=== Data for this task ===
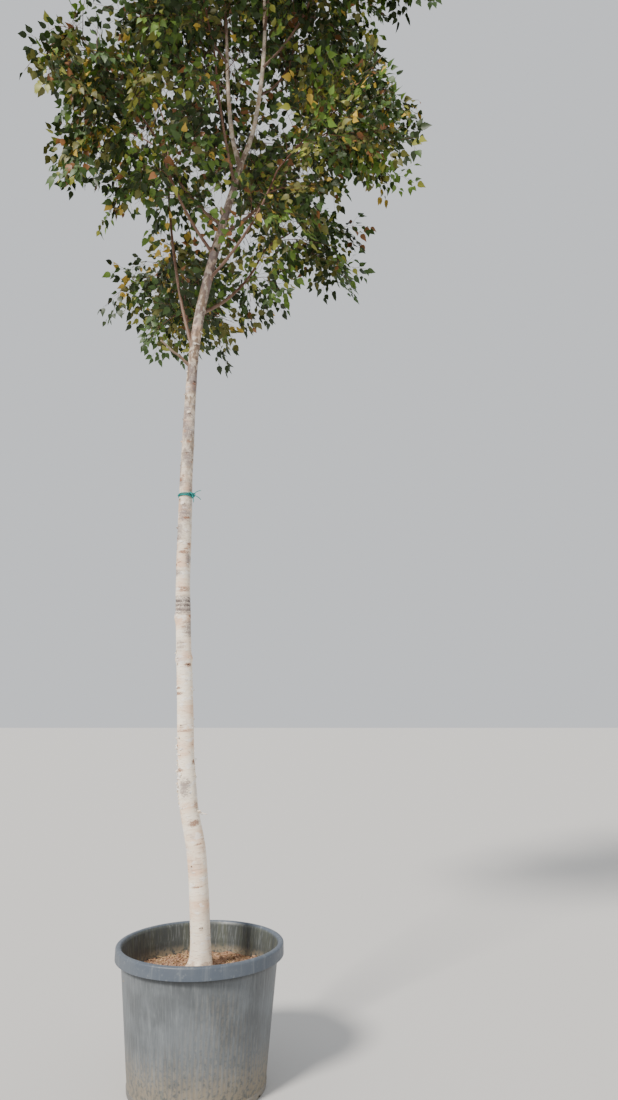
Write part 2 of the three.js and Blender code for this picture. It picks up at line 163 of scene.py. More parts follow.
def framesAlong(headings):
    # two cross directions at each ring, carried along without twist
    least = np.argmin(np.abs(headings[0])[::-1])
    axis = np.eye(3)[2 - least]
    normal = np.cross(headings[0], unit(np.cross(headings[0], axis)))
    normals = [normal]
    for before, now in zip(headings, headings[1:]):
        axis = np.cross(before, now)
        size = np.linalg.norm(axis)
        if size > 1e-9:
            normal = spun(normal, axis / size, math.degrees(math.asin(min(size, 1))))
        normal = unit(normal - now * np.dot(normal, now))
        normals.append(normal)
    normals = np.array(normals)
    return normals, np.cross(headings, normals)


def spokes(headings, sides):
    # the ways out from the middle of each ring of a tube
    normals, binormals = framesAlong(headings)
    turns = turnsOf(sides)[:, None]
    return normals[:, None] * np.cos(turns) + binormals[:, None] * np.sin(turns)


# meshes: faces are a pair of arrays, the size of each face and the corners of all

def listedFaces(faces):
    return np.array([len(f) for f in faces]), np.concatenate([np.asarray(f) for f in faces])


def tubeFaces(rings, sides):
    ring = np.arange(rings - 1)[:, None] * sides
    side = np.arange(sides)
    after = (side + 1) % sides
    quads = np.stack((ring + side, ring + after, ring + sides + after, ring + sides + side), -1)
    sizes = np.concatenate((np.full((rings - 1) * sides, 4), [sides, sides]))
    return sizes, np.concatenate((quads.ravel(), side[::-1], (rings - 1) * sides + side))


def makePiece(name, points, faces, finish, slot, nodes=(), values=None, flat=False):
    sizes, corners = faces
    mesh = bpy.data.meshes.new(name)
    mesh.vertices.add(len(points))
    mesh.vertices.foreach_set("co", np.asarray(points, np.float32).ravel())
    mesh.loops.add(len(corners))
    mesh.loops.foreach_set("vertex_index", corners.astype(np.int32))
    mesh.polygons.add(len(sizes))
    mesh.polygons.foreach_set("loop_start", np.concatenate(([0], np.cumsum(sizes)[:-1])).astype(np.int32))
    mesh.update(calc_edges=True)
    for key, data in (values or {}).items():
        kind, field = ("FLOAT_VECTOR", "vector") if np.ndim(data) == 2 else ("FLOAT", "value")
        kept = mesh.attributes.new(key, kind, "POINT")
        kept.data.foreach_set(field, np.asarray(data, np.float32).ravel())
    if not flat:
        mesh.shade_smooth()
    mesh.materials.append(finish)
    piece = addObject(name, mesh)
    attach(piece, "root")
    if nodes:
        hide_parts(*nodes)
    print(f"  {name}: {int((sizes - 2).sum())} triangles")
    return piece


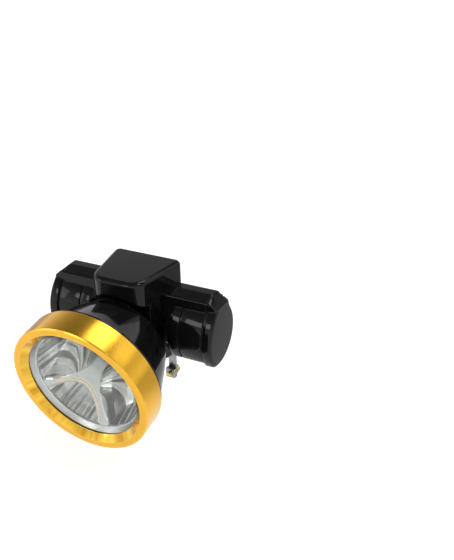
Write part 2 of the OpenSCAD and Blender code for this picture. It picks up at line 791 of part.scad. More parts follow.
===
— Job —
Write out exactly the lines from the start of the material through the line with "return normals, np.cross(headings, normals)". No other output is expected.

— Reply to the exercise —
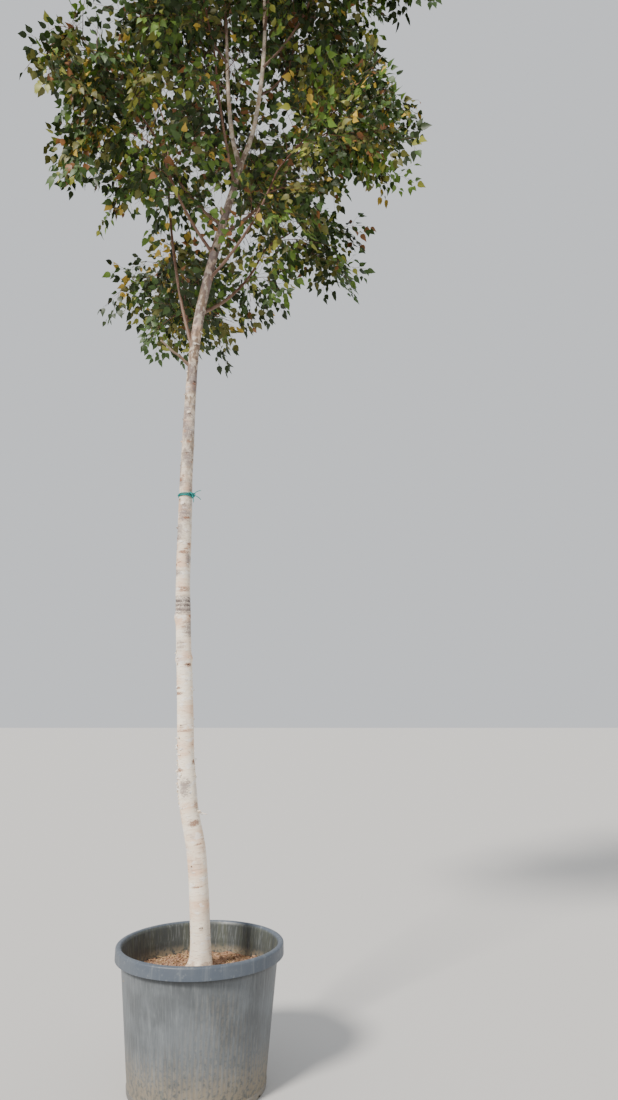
Write part 2 of the three.js and Blender code for this picture. It picks up at line 163 of scene.py. More parts follow.
def framesAlong(headings):
    # two cross directions at each ring, carried along without twist
    least = np.argmin(np.abs(headings[0])[::-1])
    axis = np.eye(3)[2 - least]
    normal = np.cross(headings[0], unit(np.cross(headings[0], axis)))
    normals = [normal]
    for before, now in zip(headings, headings[1:]):
        axis = np.cross(before, now)
        size = np.linalg.norm(axis)
        if size > 1e-9:
            normal = spun(normal, axis / size, math.degrees(math.asin(min(size, 1))))
        normal = unit(normal - now * np.dot(normal, now))
        normals.append(normal)
    normals = np.array(normals)
    return normals, np.cross(headings, normals)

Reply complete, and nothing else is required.